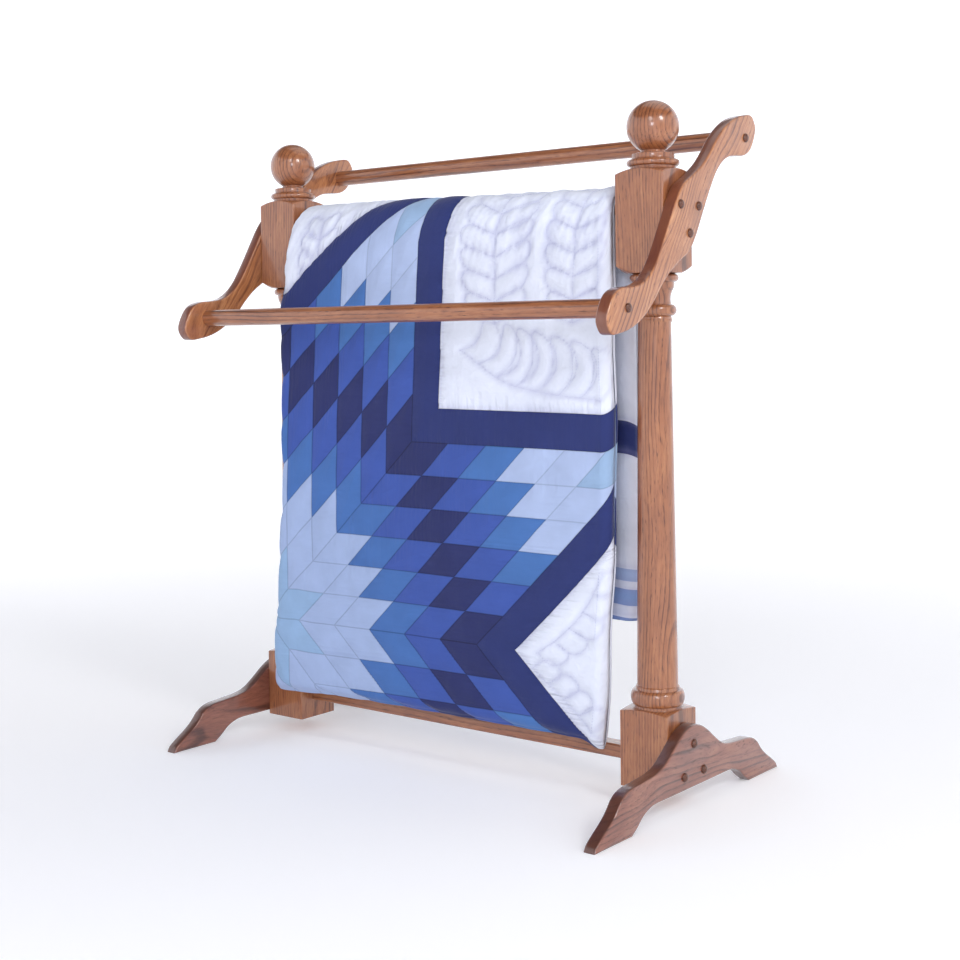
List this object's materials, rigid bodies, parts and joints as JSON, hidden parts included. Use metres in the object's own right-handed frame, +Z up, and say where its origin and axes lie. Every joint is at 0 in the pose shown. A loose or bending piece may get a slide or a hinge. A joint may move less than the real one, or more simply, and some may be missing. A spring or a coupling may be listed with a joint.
{
  "type": "quilt on a rack",
  "caption": "Free-standing turned oak quilt rack with outrigger rods, and a folded star patchwork quilt hung over its top rail.",
  "frame": {"origin": "on the floor, midway between the posts and midway from front to back of the feet", "axes": "+Z up, X along the rods, -Y the front, where the lower rod is"},
  "size_m": [0.8162, 0.48, 0.9613],
  "materials": {
    "oak": "medium brown stained red oak under gloss lacquer",
    "plug_oak": "dark stained oak button plugs under gloss lacquer",
    "screw_steel": "zinc plated wood screws",
    "quilt_cotton": "quilted cotton patchwork in white and blues from sky to navy"
  },
  "bodies": {
    "root": {"post_left": "oak", "arm_left": "oak", "foot_left": "oak", "arm_left_1_screw": "screw_steel", "arm_left_1_plug": "plug_oak", "arm_left_2_screw": "screw_steel", "arm_left_2_plug": "plug_oak", "arm_left_3_screw": "screw_steel", "arm_left_3_plug": "plug_oak", "foot_left_1_screw": "screw_steel", "foot_left_1_plug": "plug_oak", "foot_left_2_screw": "screw_steel", "foot_left_2_plug": "plug_oak", "foot_left_3_screw": "screw_steel", "foot_left_3_plug": "plug_oak", "rod_left_front_screw": "screw_steel", "rod_left_front_plug": "plug_oak", "rod_left_back_screw": "screw_steel", "rod_left_back_plug": "plug_oak", "post_right": "oak", "arm_right": "oak", "foot_right": "oak", "arm_right_1_screw": "screw_steel", "arm_right_1_plug": "plug_oak", "arm_right_2_screw": "screw_steel", "arm_right_2_plug": "plug_oak", "arm_right_3_screw": "screw_steel", "arm_right_3_plug": "plug_oak", "foot_right_1_screw": "screw_steel", "foot_right_1_plug": "plug_oak", "foot_right_2_screw": "screw_steel", "foot_right_2_plug": "plug_oak", "foot_right_3_screw": "screw_steel", "foot_right_3_plug": "plug_oak", "rod_right_front_screw": "screw_steel", "rod_right_front_plug": "plug_oak", "rod_right_back_screw": "screw_steel", "rod_right_back_plug": "plug_oak", "front_rod": "oak", "back_rod": "oak", "quilt_rail": "oak", "stretcher": "oak", "quilt": "quilt_cotton"}
  },
  "joints": []
}
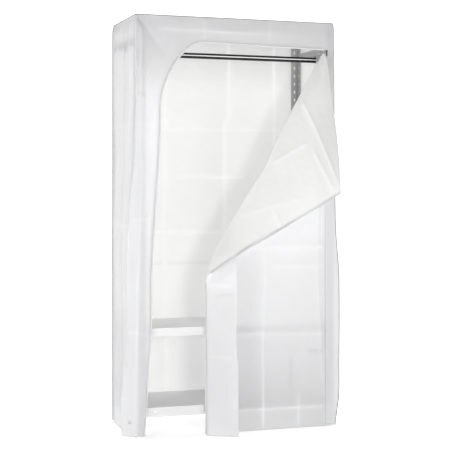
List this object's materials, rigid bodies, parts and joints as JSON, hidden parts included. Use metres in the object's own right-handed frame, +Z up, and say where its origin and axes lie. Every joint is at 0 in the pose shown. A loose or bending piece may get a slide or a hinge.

★ ★ ★

● **Problem description**: Copy each line of the data exactly, leaving nothing out.

● **Task result**:
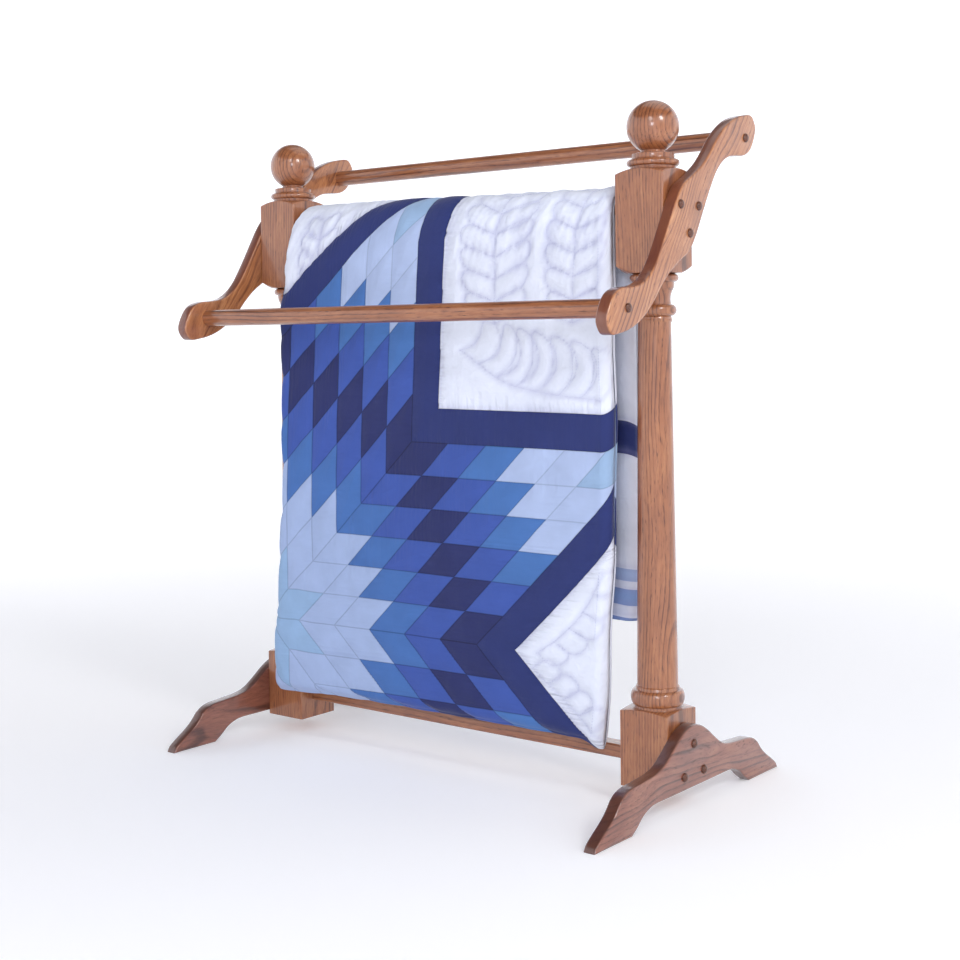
List this object's materials, rigid bodies, parts and joints as JSON, hidden parts included. Use metres in the object's own right-handed frame, +Z up, and say where its origin and axes lie. Every joint is at 0 in the pose shown. A loose or bending piece may get a slide or a hinge. A joint may move less than the real one, or more simply, and some may be missing. A spring or a coupling may be listed with a joint.
{
  "type": "quilt on a rack",
  "caption": "Free-standing turned oak quilt rack with outrigger rods, and a folded star patchwork quilt hung over its top rail.",
  "frame": {"origin": "on the floor, midway between the posts and midway from front to back of the feet", "axes": "+Z up, X along the rods, -Y the front, where the lower rod is"},
  "size_m": [0.8162, 0.48, 0.9613],
  "materials": {
    "oak": "medium brown stained red oak under gloss lacquer",
    "plug_oak": "dark stained oak button plugs under gloss lacquer",
    "screw_steel": "zinc plated wood screws",
    "quilt_cotton": "quilted cotton patchwork in white and blues from sky to navy"
  },
  "bodies": {
    "root": {"post_left": "oak", "arm_left": "oak", "foot_left": "oak", "arm_left_1_screw": "screw_steel", "arm_left_1_plug": "plug_oak", "arm_left_2_screw": "screw_steel", "arm_left_2_plug": "plug_oak", "arm_left_3_screw": "screw_steel", "arm_left_3_plug": "plug_oak", "foot_left_1_screw": "screw_steel", "foot_left_1_plug": "plug_oak", "foot_left_2_screw": "screw_steel", "foot_left_2_plug": "plug_oak", "foot_left_3_screw": "screw_steel", "foot_left_3_plug": "plug_oak", "rod_left_front_screw": "screw_steel", "rod_left_front_plug": "plug_oak", "rod_left_back_screw": "screw_steel", "rod_left_back_plug": "plug_oak", "post_right": "oak", "arm_right": "oak", "foot_right": "oak", "arm_right_1_screw": "screw_steel", "arm_right_1_plug": "plug_oak", "arm_right_2_screw": "screw_steel", "arm_right_2_plug": "plug_oak", "arm_right_3_screw": "screw_steel", "arm_right_3_plug": "plug_oak", "foot_right_1_screw": "screw_steel", "foot_right_1_plug": "plug_oak", "foot_right_2_screw": "screw_steel", "foot_right_2_plug": "plug_oak", "foot_right_3_screw": "screw_steel", "foot_right_3_plug": "plug_oak", "rod_right_front_screw": "screw_steel", "rod_right_front_plug": "plug_oak", "rod_right_back_screw": "screw_steel", "rod_right_back_plug": "plug_oak", "front_rod": "oak", "back_rod": "oak", "quilt_rail": "oak", "stretcher": "oak", "quilt": "quilt_cotton"}
  },
  "joints": []
}
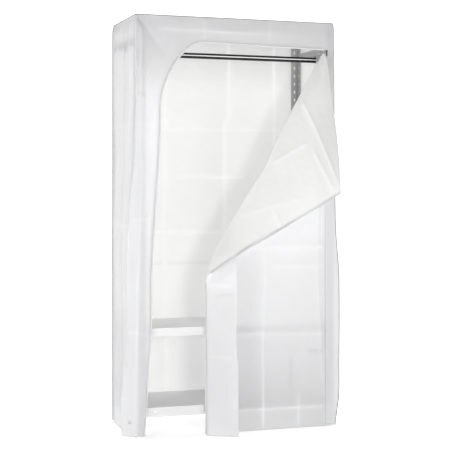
List this object's materials, rigid bodies, parts and joints as JSON, hidden parts included. Use metres in the object's own right-handed frame, +Z up, and say where its origin and axes lie. Every joint is at 0 in the pose shown. A loose or bending piece may get a slide or a hinge.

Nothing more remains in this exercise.